Google is really going to shake up the mobile market. Setting up this phone, since I use gmail, could not have been easier. This should have most of the mobile OS providers more than a little worried. How can a Microsoft or a Nokia sustain their internal development when Google provides something this strong as an open source OS? Does anyone other than Android, Apple, and Blackberry survive?
- One thing I was not able to resolve with the Droid that seemed so simple was that I could not sort my Contacts by last name, first name. They were always first last. I prefer them sorted by last name. -1 for Droid.
- The Droid has a removable battery. +1 Droid.
- You can expand the storage on the Droid. It comes with a 16GB SD memory card but I believe you can use a 32GB card. +1 Droid.

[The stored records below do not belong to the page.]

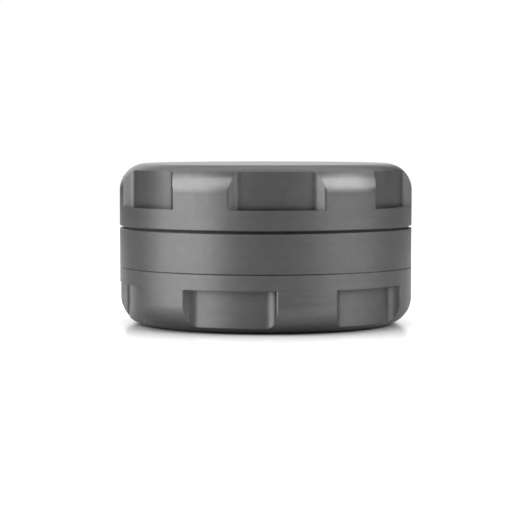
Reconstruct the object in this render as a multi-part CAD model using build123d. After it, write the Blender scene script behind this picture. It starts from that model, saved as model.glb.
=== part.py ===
from build123d import *
from math import asin, cos, degrees, pi, radians, sin
import os

# Hand-held two-stage grinder turned from aluminium: a notched lid with hanging
# teeth, a grinding plate with standing teeth and drop-through holes, and a
# notched base cup that screws onto the plate. Millimetres, +Z up, origin at the
# centre of the underside.

# ---------------------------------------------------------------- dimensions
# outer envelope
R_OUT = 31.50          # outer radius of all three shells
H_TOTAL = 34.50        # overall height, closed
R_CORNER = 5.75        # round on the lid's top edge and on the base's bottom edge
EDGE = 0.14            # edge break on the rims that meet at a seam

# heights of the seams
Z_BASE_TOP = 12.34     # rim of the base cup, where the plate's shoulder sits
Z_RING_TOP = 20.66     # upper shoulder of the plate
Z_LID_BOTTOM = 21.18   # rim of the lid; the glide ring fills the gap
GLIDE_GAP = 0.02       # free space above and below the glide ring

# finger notches, milled round the circumference
NOTCH_COUNT = 6
NOTCH_HALF_ANGLE = 19.0    # degrees, from a notch's middle to its end wall
NOTCH_DEPTH = 2.05
NOTCH_BROW_PROUD = 0.012   # how far the brow of an end wall would stand out of the body
# end walls: slope in degrees from the surface they leave, convex brow radius, concave root radius
LID_NOTCH_WALL = (56.0, 0.75, 1.90)
BASE_NOTCH_WALL = (70.0, 0.60, 2.40)
Z_LID_LEDGE = 25.36        # lid notches are open above this height
Z_BASE_LEDGE = 9.05        # base notches are open below this height
BASE_NOTCH_PHASE = -90.0   # middle of one base notch, degrees from +X
LID_TURN = 18.4            # how far the closed lid stands turned from the base

# lid
LID_ROOF_T = 3.20          # thickness of the roof
R_CHAMBER = 26.20          # grinding chamber
R_LID_BORE = 28.50         # counterbore that slips over the plate's collar
Z_LID_BORE_TOP = 24.80
RIM_CHAMFER = 0.30

# grinding plate
R_COLLAR = 28.42           # collar that the lid turns on: 0.08 running clearance
Z_COLLAR_TOP = 24.50
Z_PLATE_FLOOR = 18.60      # upper face of the tooth plate
PLATE_T = 3.00
R_SKIRT_IN = 25.40
Z_SKIRT_BOTTOM = 6.00

# coarse right-hand thread between plate and base
LEAD = 2.50
R_MALE_ROOT = 27.25
R_MALE_CREST = 28.12
R_FEMALE_ROOT = 28.30
R_FEMALE_CREST = 27.43
RIDGE_CREST_W = 0.95
RIDGE_ROOT_W = 1.25
Z_MALE_START = 6.90        # middle of the male ridge at 0 degrees
Z_MALE_END = 10.70
Z_FEMALE_END = 10.70
FEMALE_START_DEG = -200.0
RIDGE_BITE = 0.20          # how far a ridge's foot goes into its wall

# base cup
BASE_FLOOR_T = 2.60
R_CUP = 26.20
R_CUP_FILLET = 2.60
Z_CUP_LEDGE = 5.70

# thread seal, an O-ring in the neck above the male thread
SEAL_MID_R = 27.77
SEAL_SECTION_R = 0.40
Z_SEAL = 11.86
R_SEAL_NECK = 27.25

# glide ring
R_GLIDE_OUT = 30.60
R_GLIDE_IN = 28.50

# hub and magnets
R_HUB = 5.60
Z_HUB_TOP = 20.60          # plate's hub
Z_HUB_BOTTOM = 21.00       # lid's hub
R_MAGNET = 4.00
T_LID_MAGNET = 3.00
T_PLATE_MAGNET = 2.00
MAGNET_FIT = 0.02

# diamond teeth: half width across the ring and half length along it
TOOTH_HALF_W = 1.30
TOOTH_HALF_L = 2.35
TOOTH_TIP = 0.55           # chamfered tip
TOOTH_CLEAR = 0.70         # tip to the opposite face
LID_TOOTH_RINGS = ((15.30, 8, 11.0), (21.90, 12, 4.0))
PLATE_TOOTH_RINGS = ((12.00, 6, 14.0), (18.60, 10, 3.0))

# drop-through holes in the tooth plate: ring radius, count, start angle
R_HOLE = 1.70
HOLE_RINGS = ((8.70, 8, 22.5), (15.30, 16, 0.0), (21.90, 24, 7.5))

os.makedirs("parts", exist_ok=True)


# ------------------------------------------------------------------- helpers
def polar(radius, angle):
    return (radius * cos(radians(angle)), radius * sin(radians(angle)))


def turned(*runs):
    """A body of revolution about Z from lines and arcs in the XZ plane."""
    edges = []
    for run in runs:
        if len(run) == 2:
            edges.append(Edge.make_line(*[Vector(r, 0, z) for r, z in run]))
        else:
            edges.append(
                Edge.make_three_point_arc(*[Vector(r, 0, z) for r, z in run])
            )
    face = Face(Wire(edges))
    return Solid.revolve(face, 360, Axis.Z)


def outline(points):
    """Runs from a list of (r, z) points. A point (r, z, rm, zm) is reached by an arc through (rm, zm)."""
    runs = []
    for a, b in zip(points, points[1:] + points[:1]):
        if len(b) == 2:
            runs.append(((a[0], a[1]), (b[0], b[1])))
        else:
            runs.append(((a[0], a[1]), (b[2], b[3]), (b[0], b[1])))
    return runs


def round_mid(cr, cz, radius, angle):
    return (cr + radius * cos(radians(angle)), cz + radius * sin(radians(angle)))


def notch_cutter(middle, z_low, z_high, wall):
    """The prism that mills one finger notch: a floor concentric with the body and sloping end walls, each with a rounded
    brow where it leaves the outside and a concave root where it meets the floor."""
    r_floor = R_OUT - NOTCH_DEPTH
    slope, brow_r, root_r = wall
    beta = radians(slope)

    def flank(side):
        """Points of one end wall, from clear of the body down to its tangent point on the floor."""
        ang = middle + side * NOTCH_HALF_ANGLE
        out = Vector(*polar(1.0, ang))
        back = Vector(*polar(1.0, ang - side * 90.0))  # from the wall towards the notch's middle
        # the brow stands a hair proud of the outside, so it crosses it at a shallow angle instead of touching it
        brow_axis = out * (R_OUT + NOTCH_BROW_PROUD - brow_r)
        normal = back * sin(beta) + out * cos(beta)  # away from the metal
        half = back * sin(beta / 2) + out * cos(beta / 2)
        down = back * cos(beta) - out * sin(beta)
        crown = brow_axis + out * brow_r
        brow_mid = brow_axis + half * brow_r
        brow_end = brow_axis + normal * brow_r
        # centre of the root round: its radius off the wall and off the floor
        r_axis = r_floor + root_r
        start = brow_end + normal * root_r
        bq = start.dot(down)
        t = -bq - (bq * bq - (start.dot(start) - r_axis * r_axis)) ** 0.5
        axis = start + down * t
        on_wall = axis - normal * root_r
        on_floor = axis * (r_floor / r_axis)
        lean = (on_wall - axis).normalized() + (on_floor - axis).normalized()
        between = axis + lean.normalized() * root_r
        clear = out * (R_OUT + 4.0)
        return clear, crown, brow_mid, brow_end, on_wall, between, on_floor

    c1, k1, b1, e1, w1, m1, f1 = flank(-1)
    c2, k2, b2, e2, w2, m2, f2 = flank(1)
    edges = [
        Edge.make_line(c1, k1),
        Edge.make_three_point_arc(k1, b1, e1),
        Edge.make_line(e1, w1),
        Edge.make_three_point_arc(w1, m1, f1),
        Edge.make_three_point_arc(f1, Vector(*polar(r_floor, middle)), f2),
        Edge.make_three_point_arc(f2, m2, w2),
        Edge.make_line(w2, e2),
        Edge.make_three_point_arc(e2, b2, k2),
        Edge.make_line(k2, c2),
        Edge.make_three_point_arc(c2, Vector(*polar(R_OUT + 5.0, middle)), c1),
    ]
    face = Pos(0, 0, z_low) * Face(Wire(edges))
    return extrude(face, amount=z_high - z_low, dir=(0, 0, 1))


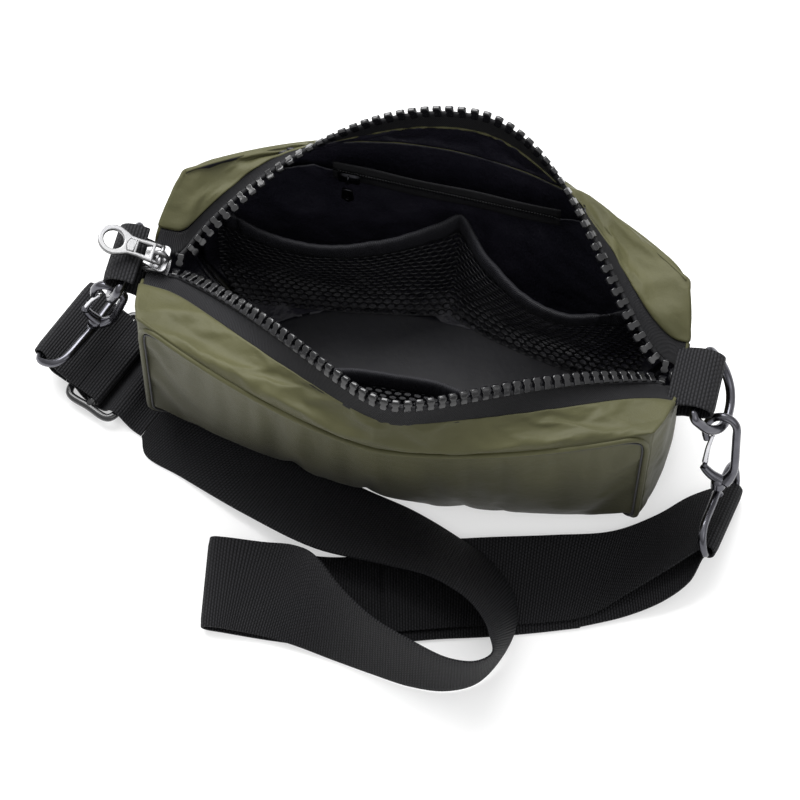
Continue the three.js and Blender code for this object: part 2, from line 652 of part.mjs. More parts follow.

- Did I even mention the Droid multitasks? I think this one should get a plus rating but I am sure the tradeoff has to be battery life, so this one will depend on how you choose to use your Droid, but since you at least have the choice I am going to give the Droid +1 here.
- I didn’t even mention the Droid’s default notification sound that goes “Drooooooiiiiiiid.” I bet it could get old after a while, but I never grew tired of it. No points for the cool sound though, sorry.
- This one is pure personal preference, but the Blackberry has always had one thing that I wished the iPhone had and now I see that the Droid has it – I wish the iPhone had a LED display somewhere that told you that there was a notification. The Droid and the Blackberries have a little light in the upper right hand corner that flashes when you have a notification. Pretty nice when you don’t have your phone with you every second. The blinking light tells you that you missed something. I always wanted Apple to “borrow” that one from the Blackberry. Nice to see that the Droid has taken care of that.